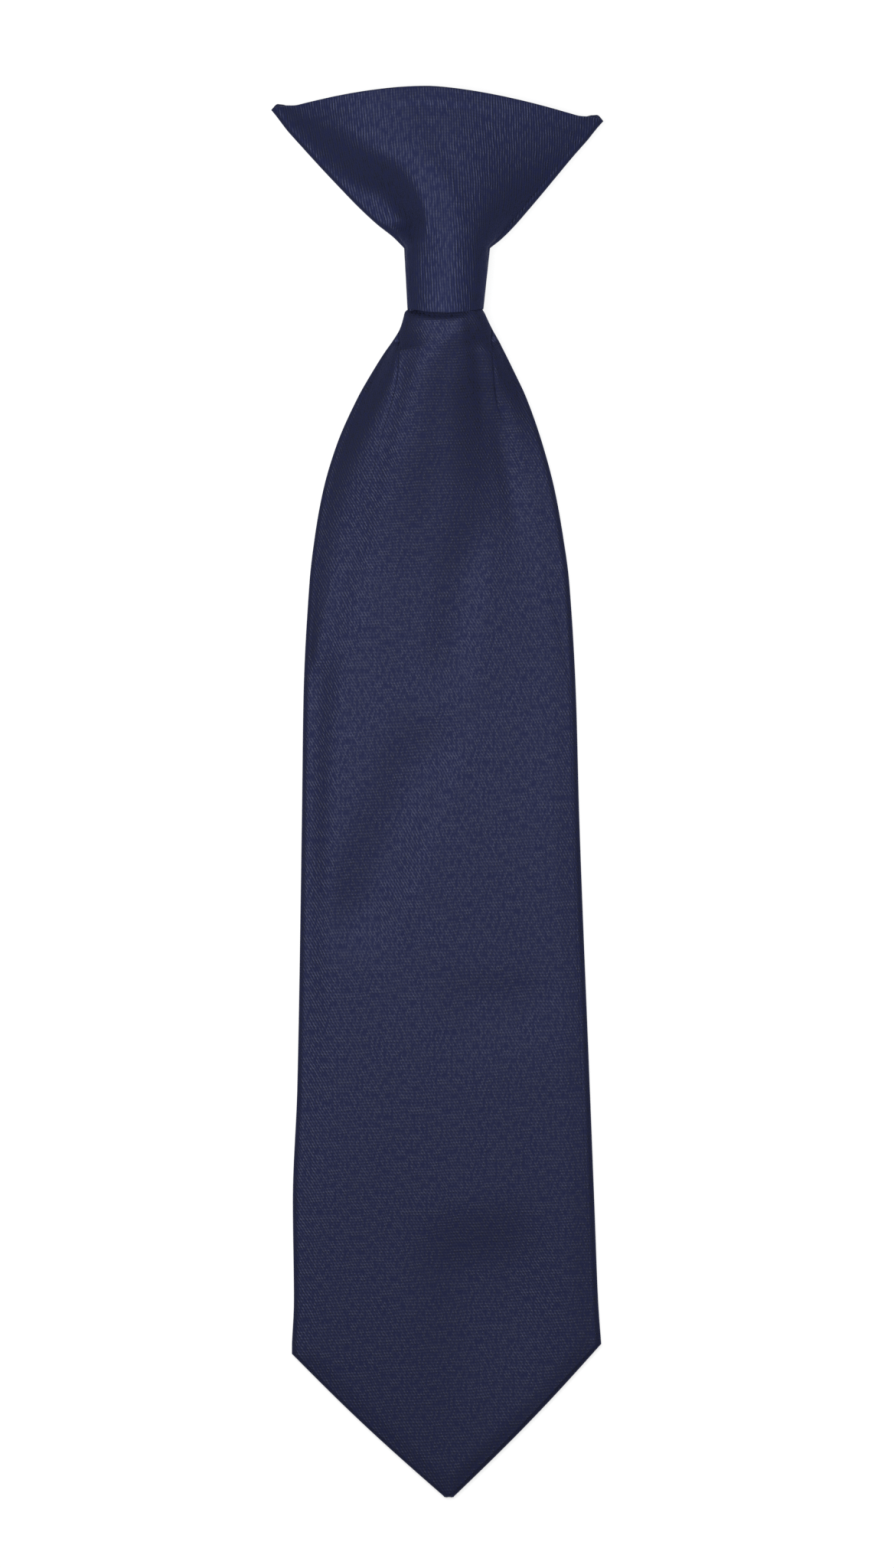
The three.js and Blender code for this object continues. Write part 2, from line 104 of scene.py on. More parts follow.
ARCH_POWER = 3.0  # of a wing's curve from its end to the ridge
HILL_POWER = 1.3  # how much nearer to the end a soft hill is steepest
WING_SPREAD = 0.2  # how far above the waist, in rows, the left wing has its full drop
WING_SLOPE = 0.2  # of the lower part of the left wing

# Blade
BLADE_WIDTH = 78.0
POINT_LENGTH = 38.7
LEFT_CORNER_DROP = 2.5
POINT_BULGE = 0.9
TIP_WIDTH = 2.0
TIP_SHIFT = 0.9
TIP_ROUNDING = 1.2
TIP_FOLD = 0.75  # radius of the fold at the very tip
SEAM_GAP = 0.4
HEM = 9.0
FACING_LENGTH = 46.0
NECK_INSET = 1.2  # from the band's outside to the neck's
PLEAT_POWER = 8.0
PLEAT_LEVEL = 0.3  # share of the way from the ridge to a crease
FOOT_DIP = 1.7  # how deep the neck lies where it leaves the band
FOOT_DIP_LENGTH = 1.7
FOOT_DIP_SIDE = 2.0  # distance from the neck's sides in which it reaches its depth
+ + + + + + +
◆ Work to complete
Your answer should be exactly the lines of the data above, from the first through the line containing "WING_SLOPE = 0.2".

◆ The answer
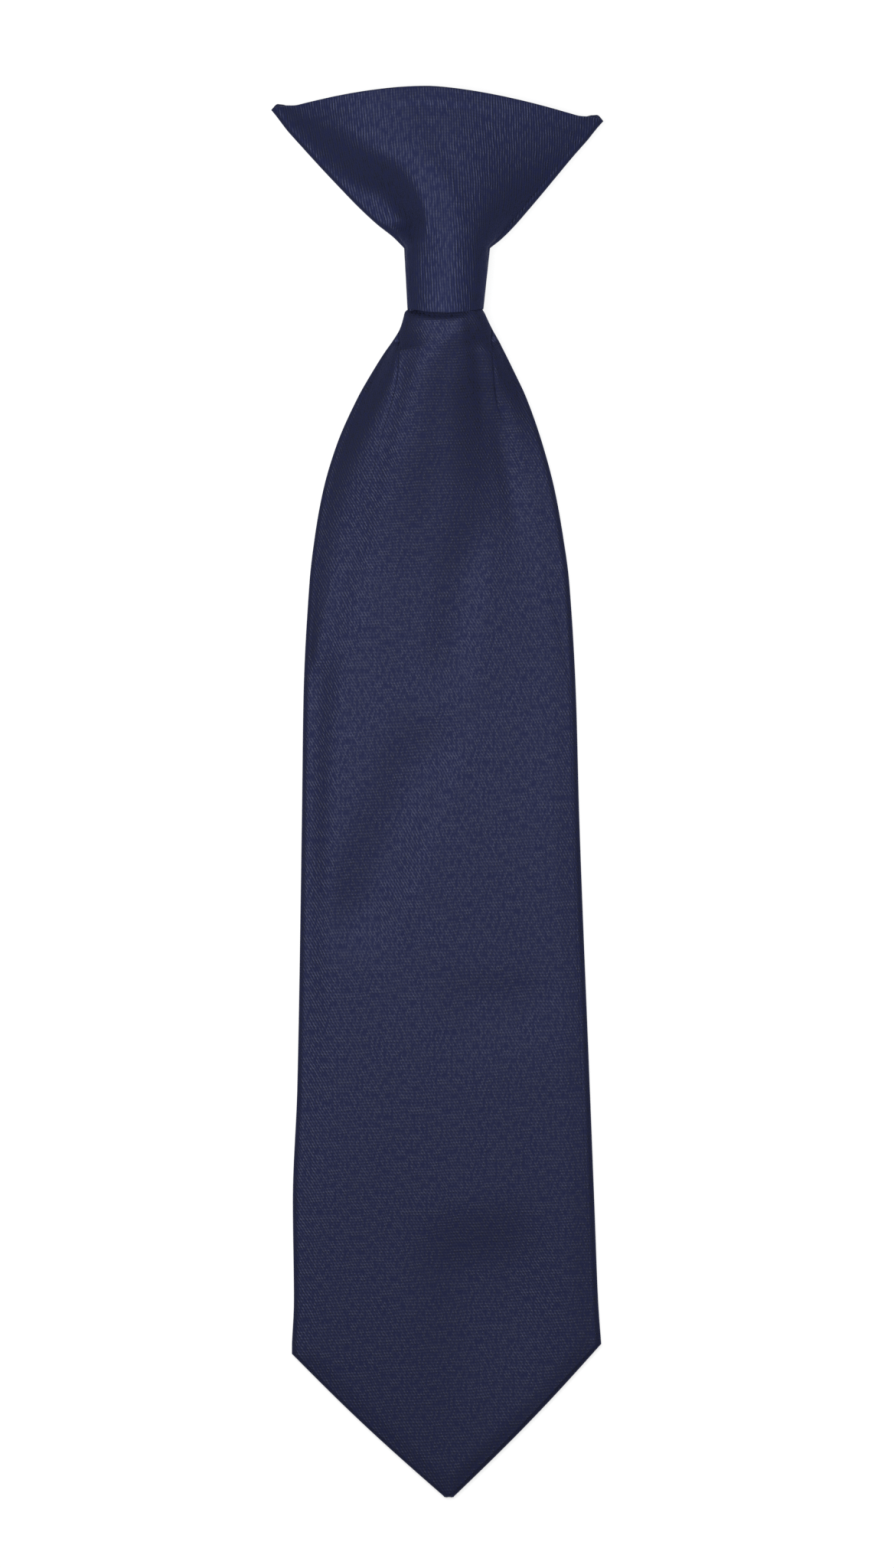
The three.js and Blender code for this object continues. Write part 2, from line 104 of scene.py on. More parts follow.
ARCH_POWER = 3.0  # of a wing's curve from its end to the ridge
HILL_POWER = 1.3  # how much nearer to the end a soft hill is steepest
WING_SPREAD = 0.2  # how far above the waist, in rows, the left wing has its full drop
WING_SLOPE = 0.2  # of the lower part of the left wing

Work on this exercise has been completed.